THE TASK: Write out exactly the lines of the entries below from the one holding "train_pivots = build_train()" to the one holding "obj.matrix_parent_inverse = Matrix.Identity(4)", inclusive, and leave out all other lines.

EXERCISE INPUT:
################

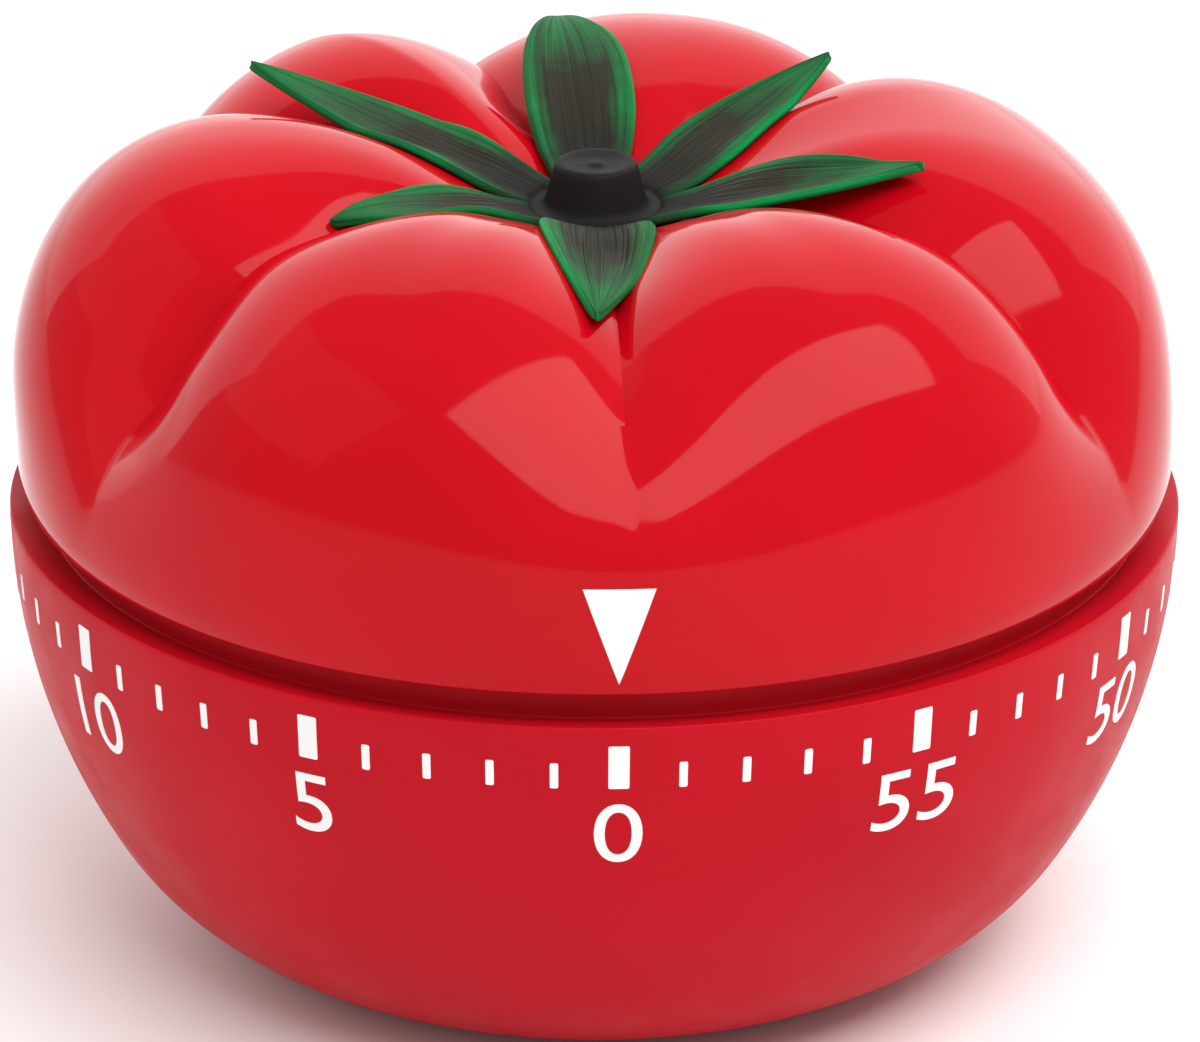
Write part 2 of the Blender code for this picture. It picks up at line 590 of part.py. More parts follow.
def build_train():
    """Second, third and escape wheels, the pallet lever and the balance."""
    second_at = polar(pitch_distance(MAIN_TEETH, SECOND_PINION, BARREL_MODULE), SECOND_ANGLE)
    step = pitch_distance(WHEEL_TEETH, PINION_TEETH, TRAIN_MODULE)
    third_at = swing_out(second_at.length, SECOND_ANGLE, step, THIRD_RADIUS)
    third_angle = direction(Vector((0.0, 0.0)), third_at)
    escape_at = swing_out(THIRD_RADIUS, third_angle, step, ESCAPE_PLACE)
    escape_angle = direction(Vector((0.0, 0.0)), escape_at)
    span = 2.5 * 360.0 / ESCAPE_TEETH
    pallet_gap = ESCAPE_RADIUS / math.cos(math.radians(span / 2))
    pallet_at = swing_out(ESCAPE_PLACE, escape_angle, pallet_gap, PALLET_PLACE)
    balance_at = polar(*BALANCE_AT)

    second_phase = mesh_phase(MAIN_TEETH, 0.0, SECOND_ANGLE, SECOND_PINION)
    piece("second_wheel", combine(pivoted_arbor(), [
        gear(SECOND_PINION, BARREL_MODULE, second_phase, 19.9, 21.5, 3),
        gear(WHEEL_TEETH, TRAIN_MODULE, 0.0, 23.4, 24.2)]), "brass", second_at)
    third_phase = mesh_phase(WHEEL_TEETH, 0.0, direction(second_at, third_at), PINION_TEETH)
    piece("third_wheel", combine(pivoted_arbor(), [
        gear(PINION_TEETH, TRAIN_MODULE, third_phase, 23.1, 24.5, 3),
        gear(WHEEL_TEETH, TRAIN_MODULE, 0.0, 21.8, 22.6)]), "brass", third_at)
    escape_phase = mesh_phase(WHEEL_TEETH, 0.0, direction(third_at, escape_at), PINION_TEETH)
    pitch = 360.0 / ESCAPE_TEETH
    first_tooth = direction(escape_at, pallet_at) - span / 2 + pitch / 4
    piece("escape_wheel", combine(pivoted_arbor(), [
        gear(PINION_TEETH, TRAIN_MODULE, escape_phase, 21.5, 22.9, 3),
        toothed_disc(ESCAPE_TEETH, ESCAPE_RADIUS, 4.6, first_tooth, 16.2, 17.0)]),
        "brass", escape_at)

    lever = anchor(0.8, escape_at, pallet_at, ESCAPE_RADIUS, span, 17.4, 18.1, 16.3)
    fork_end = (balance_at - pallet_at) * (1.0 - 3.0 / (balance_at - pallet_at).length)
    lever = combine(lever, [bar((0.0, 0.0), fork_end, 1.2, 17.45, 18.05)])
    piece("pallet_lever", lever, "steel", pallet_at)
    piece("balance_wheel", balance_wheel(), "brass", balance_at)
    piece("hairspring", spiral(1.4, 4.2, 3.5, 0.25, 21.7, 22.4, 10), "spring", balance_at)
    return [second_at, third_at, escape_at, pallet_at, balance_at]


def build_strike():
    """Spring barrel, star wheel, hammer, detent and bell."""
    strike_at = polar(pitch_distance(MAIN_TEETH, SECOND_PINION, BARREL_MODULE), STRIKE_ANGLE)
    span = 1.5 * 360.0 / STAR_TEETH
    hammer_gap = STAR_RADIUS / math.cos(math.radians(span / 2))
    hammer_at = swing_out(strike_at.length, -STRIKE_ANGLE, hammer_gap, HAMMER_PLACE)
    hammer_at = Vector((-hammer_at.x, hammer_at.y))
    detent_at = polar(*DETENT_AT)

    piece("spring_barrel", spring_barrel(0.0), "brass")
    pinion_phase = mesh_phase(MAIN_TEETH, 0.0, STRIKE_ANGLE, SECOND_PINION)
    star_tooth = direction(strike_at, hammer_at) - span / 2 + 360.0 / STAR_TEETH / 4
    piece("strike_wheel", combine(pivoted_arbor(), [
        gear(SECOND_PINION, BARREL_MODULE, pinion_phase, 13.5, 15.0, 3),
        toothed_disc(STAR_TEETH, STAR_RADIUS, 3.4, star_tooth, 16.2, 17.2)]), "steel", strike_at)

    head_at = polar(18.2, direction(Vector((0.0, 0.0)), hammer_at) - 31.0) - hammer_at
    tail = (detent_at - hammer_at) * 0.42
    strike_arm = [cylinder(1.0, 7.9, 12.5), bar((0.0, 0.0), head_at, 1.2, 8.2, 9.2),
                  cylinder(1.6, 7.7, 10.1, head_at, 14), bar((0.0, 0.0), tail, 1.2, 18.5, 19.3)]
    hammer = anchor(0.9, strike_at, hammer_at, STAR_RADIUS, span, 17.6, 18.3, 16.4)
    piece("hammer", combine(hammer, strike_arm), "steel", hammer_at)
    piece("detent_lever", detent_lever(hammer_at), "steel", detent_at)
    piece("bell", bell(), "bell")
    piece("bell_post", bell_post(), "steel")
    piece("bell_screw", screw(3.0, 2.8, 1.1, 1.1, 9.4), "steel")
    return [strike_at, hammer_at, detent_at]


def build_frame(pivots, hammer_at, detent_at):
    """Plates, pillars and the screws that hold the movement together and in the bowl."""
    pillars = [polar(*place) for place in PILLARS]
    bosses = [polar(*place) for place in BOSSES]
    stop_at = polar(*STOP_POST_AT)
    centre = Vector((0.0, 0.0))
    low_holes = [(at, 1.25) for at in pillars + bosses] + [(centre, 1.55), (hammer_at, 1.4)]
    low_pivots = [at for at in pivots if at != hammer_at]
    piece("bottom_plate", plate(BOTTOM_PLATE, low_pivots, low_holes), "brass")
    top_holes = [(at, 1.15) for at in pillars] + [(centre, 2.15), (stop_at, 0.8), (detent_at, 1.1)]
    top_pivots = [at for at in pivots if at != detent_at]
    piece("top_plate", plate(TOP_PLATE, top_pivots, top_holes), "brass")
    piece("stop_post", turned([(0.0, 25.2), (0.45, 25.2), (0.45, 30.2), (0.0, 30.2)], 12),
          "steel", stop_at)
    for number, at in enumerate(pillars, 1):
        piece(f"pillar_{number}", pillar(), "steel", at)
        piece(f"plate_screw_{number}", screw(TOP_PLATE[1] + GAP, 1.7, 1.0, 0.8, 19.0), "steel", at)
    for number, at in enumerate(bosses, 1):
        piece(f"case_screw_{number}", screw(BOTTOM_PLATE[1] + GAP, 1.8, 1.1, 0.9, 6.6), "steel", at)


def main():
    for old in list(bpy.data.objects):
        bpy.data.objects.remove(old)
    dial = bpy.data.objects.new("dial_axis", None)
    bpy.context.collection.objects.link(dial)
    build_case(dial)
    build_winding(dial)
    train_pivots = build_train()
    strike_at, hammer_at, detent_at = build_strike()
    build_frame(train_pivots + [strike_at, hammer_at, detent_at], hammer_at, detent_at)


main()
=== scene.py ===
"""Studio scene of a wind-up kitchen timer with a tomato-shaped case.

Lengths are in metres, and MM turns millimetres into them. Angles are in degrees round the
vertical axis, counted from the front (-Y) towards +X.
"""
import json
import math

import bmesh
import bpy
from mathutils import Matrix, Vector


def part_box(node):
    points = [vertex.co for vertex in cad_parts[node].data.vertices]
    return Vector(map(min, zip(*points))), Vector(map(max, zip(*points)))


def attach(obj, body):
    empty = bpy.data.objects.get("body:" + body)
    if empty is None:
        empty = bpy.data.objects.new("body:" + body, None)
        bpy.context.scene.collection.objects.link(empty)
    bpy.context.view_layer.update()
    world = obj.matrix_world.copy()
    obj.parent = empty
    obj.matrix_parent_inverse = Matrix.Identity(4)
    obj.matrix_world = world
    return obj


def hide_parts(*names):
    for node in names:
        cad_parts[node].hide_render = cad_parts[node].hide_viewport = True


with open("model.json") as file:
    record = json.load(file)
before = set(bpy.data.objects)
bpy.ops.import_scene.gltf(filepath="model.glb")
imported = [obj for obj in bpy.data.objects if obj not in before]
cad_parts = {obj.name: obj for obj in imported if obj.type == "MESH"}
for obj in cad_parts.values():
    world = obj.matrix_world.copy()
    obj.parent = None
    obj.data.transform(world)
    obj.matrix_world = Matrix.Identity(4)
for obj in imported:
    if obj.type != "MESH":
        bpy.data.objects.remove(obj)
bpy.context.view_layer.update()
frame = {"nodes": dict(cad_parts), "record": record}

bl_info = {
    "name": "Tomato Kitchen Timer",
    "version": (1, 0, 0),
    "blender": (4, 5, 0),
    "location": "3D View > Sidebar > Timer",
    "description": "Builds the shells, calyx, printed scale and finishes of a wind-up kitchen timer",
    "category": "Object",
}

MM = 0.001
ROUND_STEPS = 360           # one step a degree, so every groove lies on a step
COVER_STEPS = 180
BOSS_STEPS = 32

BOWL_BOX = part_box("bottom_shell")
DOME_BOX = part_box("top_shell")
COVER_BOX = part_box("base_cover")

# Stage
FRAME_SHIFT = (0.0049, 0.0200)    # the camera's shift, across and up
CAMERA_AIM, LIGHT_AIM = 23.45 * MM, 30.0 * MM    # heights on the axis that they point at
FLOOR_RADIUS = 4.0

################

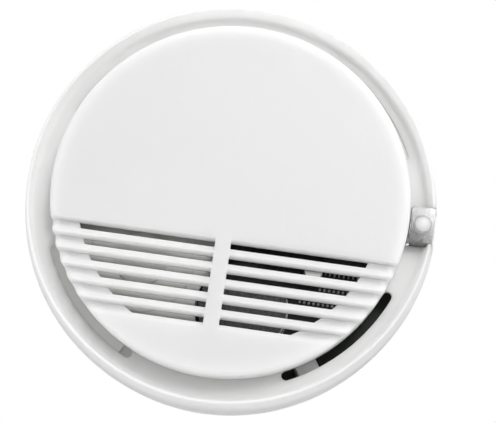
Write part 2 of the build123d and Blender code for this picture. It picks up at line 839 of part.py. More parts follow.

################

OUTPUT FOR THIS TASK:
    train_pivots = build_train()
    strike_at, hammer_at, detent_at = build_strike()
    build_frame(train_pivots + [strike_at, hammer_at, detent_at], hammer_at, detent_at)


main()
=== scene.py ===
"""Studio scene of a wind-up kitchen timer with a tomato-shaped case.

Lengths are in metres, and MM turns millimetres into them. Angles are in degrees round the
vertical axis, counted from the front (-Y) towards +X.
"""
import json
import math

import bmesh
import bpy
from mathutils import Matrix, Vector


def part_box(node):
    points = [vertex.co for vertex in cad_parts[node].data.vertices]
    return Vector(map(min, zip(*points))), Vector(map(max, zip(*points)))


def attach(obj, body):
    empty = bpy.data.objects.get("body:" + body)
    if empty is None:
        empty = bpy.data.objects.new("body:" + body, None)
        bpy.context.scene.collection.objects.link(empty)
    bpy.context.view_layer.update()
    world = obj.matrix_world.copy()
    obj.parent = empty
    obj.matrix_parent_inverse = Matrix.Identity(4)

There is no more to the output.